Hue Jackson had held the Raiders head coaching job for just four games before Al Davis passed away. After that season, Mark Davis brought in a new regime to take over the football side of things, headed up by General Manager Reggie McKenzie. The housecleaning in Oakland included Jackson and his staff.

Now he returns to Oakland for the first time as Bengals offensive coordinator. Bengals' head coach Marvin Lewis says he wants Jackson to have a little extra motivation to beat his old team.

"I would hope so," Lewis said of Jackson wanting this one a bit more. "Anytime I go back to Pittsburgh and Baltimore there is extra juice."

As for Jackson, he claims this is just another game for him. Though that wasn't always the case.

"It wasn't easy getting over the firing," Jackson told the San Francisco Chronicle. "It took me probably a year. It did. You look back on the things you could have done better, and then we ended up playing them the next year (a 34-10 Cincinnati win). So you go through all that process and seeing people you know and respect and love, people who fought with you and all that.
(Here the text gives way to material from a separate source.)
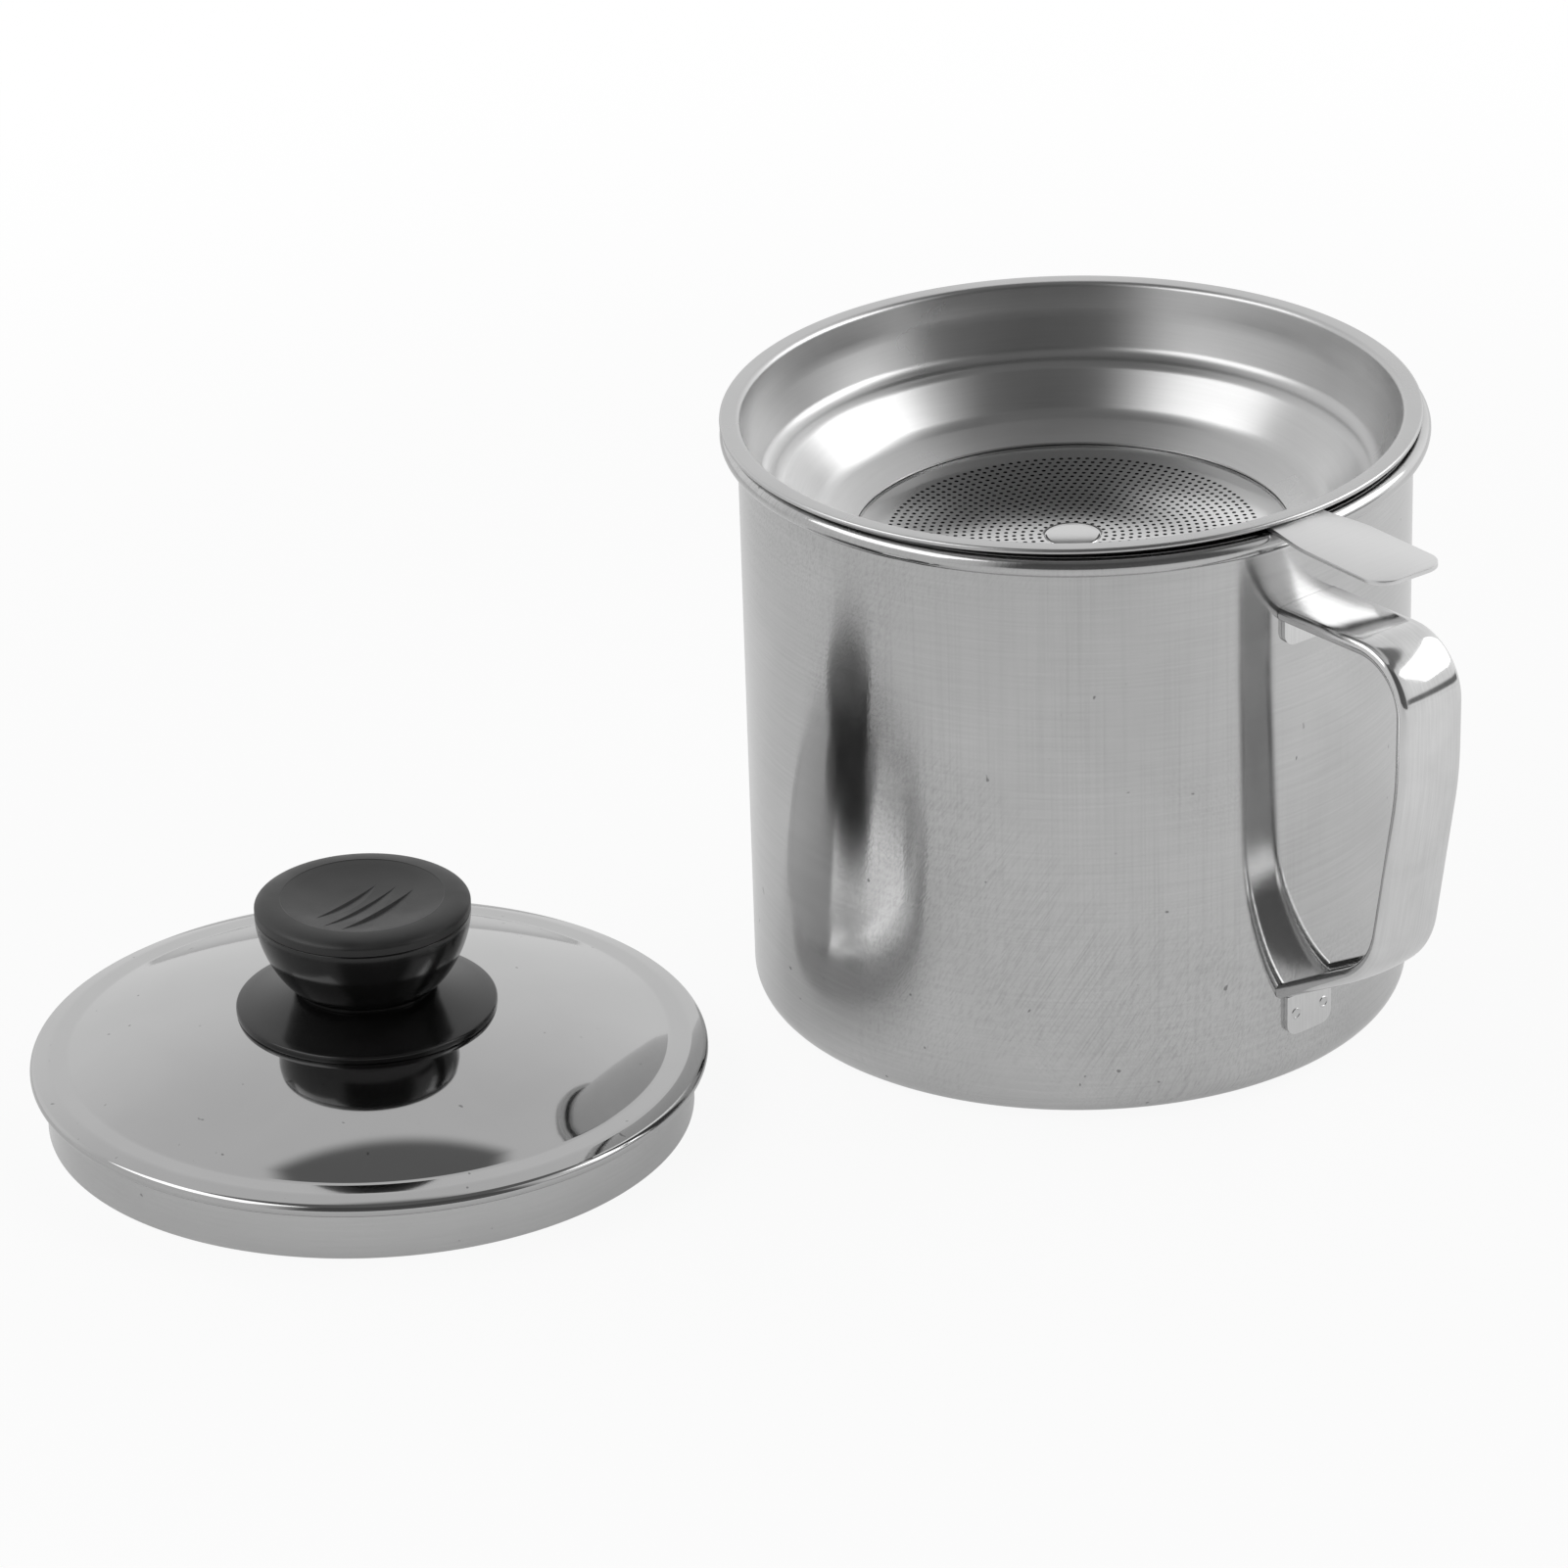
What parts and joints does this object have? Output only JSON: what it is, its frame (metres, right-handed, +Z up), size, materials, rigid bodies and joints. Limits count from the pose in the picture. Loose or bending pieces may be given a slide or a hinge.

And then you move on beyond that. Hopefully, I did all that right, in a professional manner. And I know I did."

"The feeling is different. It's not as raw in my emotions as it was back then. So this is another game against a good football team and we're on the road a long way from home, so we have to play good."

In his two years in Oakland, he brought the Raiders back to respectability, first as an offensive coordinator, and then as head coach. The Raiders went 8-8 both seasons for their only non-losing seasons in the past 13 seasons.

When he went to Cincinnati, he stared back at the bottom, taking a position as a defensive back and special teams assistant. Over the past three seasons, he has worked his way back up to the offensive coordinator position he had earned when he came to Oakland in 2010.

"He's got tremendous expertise," Lewis said of Jackson. "He's been a great mentor for some of the young players when he first came back here and he was coaching on defense. He helps move our young guys along and continues to have done a great job now with the offense and the development of our offense all the way through."

It seems unlikely this is just another game for Jackson. He may be just saying the right things. Or it could be the significance of this game won't hit him until he is on the sideline, back in Oakland again, in front of his former adoring fans, and where he once won a game in honor of Al Davis. And where he will be face to face with the two men who fired him from his dream job. That's when I would expect he will undeniably realize how much this game really means to him.